Microstructure parameters of the system, namely the matrix grain size, mean size of the dispersed particles and their average distance before and after ECAP were evaluated.

Microstructure of the starting material (before ECAP) was heterogeneous with grain size of 25–30 μm.

The grains sizes of material after ECAP were observed by TEM, Figure 1. In comparison with the grain size of starting experimental material, the grain sizes after ECAP decreased on the values of cca 0.7 μm. The mean size was estimated by measurement of 50–100 grains which had good contrast. Results are in a good agreement with [12]. Fine Al₂O₃ particles observed by TEM were distributed randomly as well as in clusters, Figure 1. Al₂O₃ particles sized of cca 20 nm and their clusters are localized on the grain boundaries and in the grains.

Figure 1:

TEM micrographs of grains sizes and distribution of Al₂O₃ particles, material after ECAP.

Transmission electron microscopy and selective electron diffraction showed the presence of spherical Mg₁₇Al₁₂ phase; the mean particles size was 0.5 μm, Figure 2. These results are in a good agreement with [19, 20]. This phase has a body centred cubic crystal structure with the lattice parameter a=10.569 Å. Mg₁₇Al₁₂ particles were distributed preferentially on the high angle grain boundaries and inhibit the grains growth.

Figure 2:

TEM micrographs and diffractogram of Mg₁₇Al₁₂ phase, material after ECAP.

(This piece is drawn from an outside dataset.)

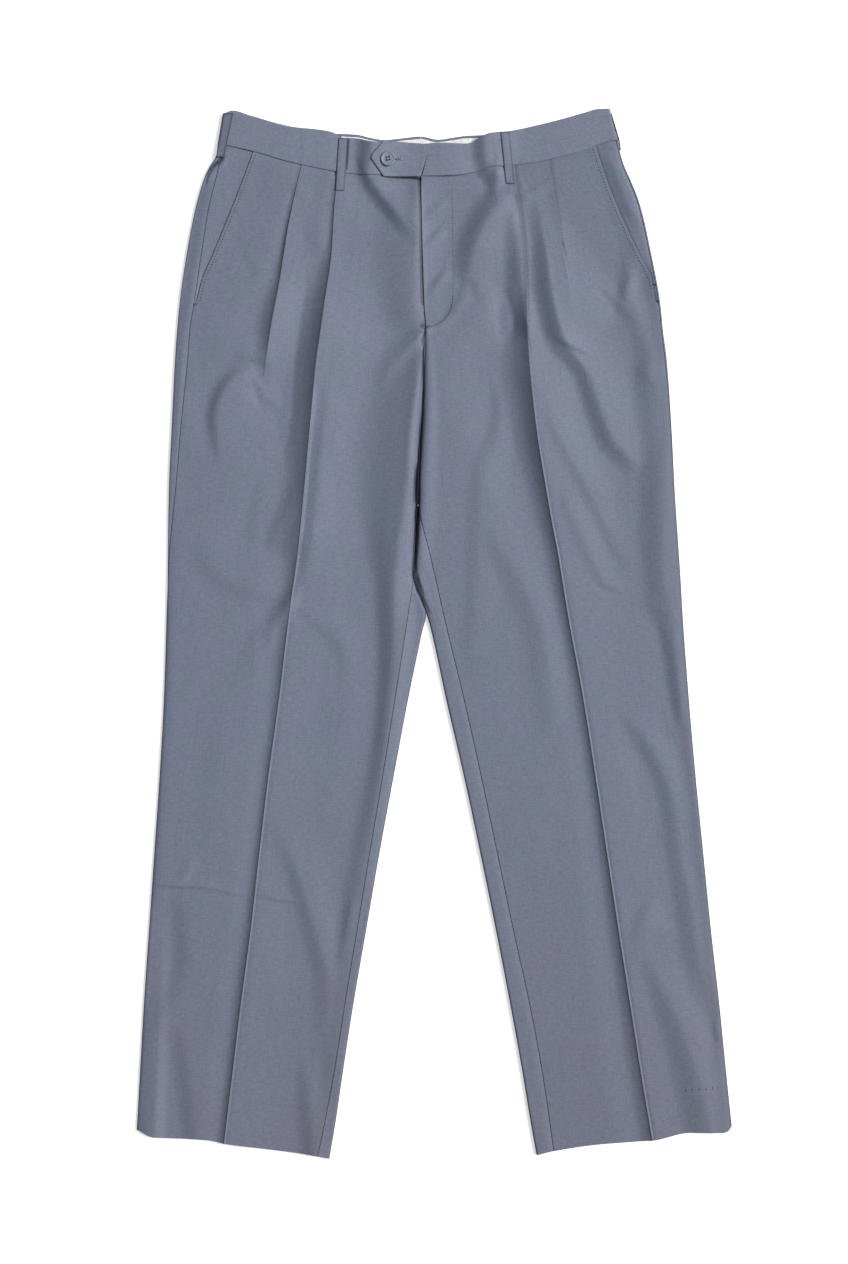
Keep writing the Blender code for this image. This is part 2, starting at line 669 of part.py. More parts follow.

Analyses of the deformation behaviour were performed by tensile deformation at temperatures 473 and 523 K and strain rates of 10^–2–1×10^–4 s^–1, Figure 3. It was found that experimental material had maximal superplasticity at temperature of 473 K and strain rate of 1×10^–4 s^–1, Figure 3(a), what is in an agreement with [20, 21] for the commercial alloy AZ61Mg. A probable mechanism of superplasticity is the high angle grain boundary sliding. Strength properties decrease with higher test temperature as expected, Figure 3(b). Dependences of nominal stress versus strain at different strain rates are identical in the both plots.

Figure 3:

Nominal stress vs. true strain at 473 K (a) and 523 K (b) for samples with 1 % of Al₂O₃ phase pressed through four passes.

Figure 4 shows the specimens tested at the slower rates pull out to a point. It is a proof of macroscopic necking within gauge lengths. It is well established that this behaviour represents a true superplastic condition.

Figure 4:

Test specimens of AZ61-F with 1 % of Al₂O₃ phase after deformation by different strain rates at 473 K.

Flow stress (ε=0.1) plotted against the initial strain rate is shown in Figure 5. Considerable differences for temperature 473 K and 523 K were observed. Values of the flow stress increased linearly and equidistant with increasing strain rates. Higher values of equidistant dependence of flow stress on strain rate are for lower test temperature (473 K).

Figure 5:

Flow stress (ε=0.1) plotted against the initial strain rate.

A fracture surface at optimal temperature of 473 K and strain rate of 1×10^–4 s^–1 is shown in Figure 6. The fracture is a transcrystalline ductile with dimples of two size categories. Larger dimples (10 μm) were created on Mg₁₇Al₁₂ particles, smaller ones on dispersed Al₂O₃ particles (ca 0.7 μm). According to Gurland–Plateau theory the ductile fracture had three stages: initiation, growth and coalescence of cavities. Cracks were created on the particle–matrix interphases and presumably in the triple junctions of the grains of the matrix [22].

Figure 6:

Fracture at temperature of 473 K and strain rate of 1×10^–4 s^–1.

Conclusions

Based on the extensive experimental studies of kinetics of superplastic deformation of AZ61 Mg-Al₂O₃ composites the following results were obtained:

1. The mean grain size of the experimental material with 1 wt % of Al₂O₃ after ECAP by 4 passes was 0.6–0.8 μm. Mg₁₇Al₁₂ and Al₂O₃ particles of secondary phases were identified by TEM.

2. The max value of superplasticity cca 180 % was reached at the temperature of 473 K and strain rate of 1×10^–4 s^–1. A probable mechanism of superplasticity is the high angle grain boundary sliding.

3. At maximum values of superplasticity the fracture was transcrystalline ductile with dimples of two size categories (10 μm and 0.7 μm) initiated by the particles of secondary phases (Mg₁₇Al₁₂ and Al₂O₃).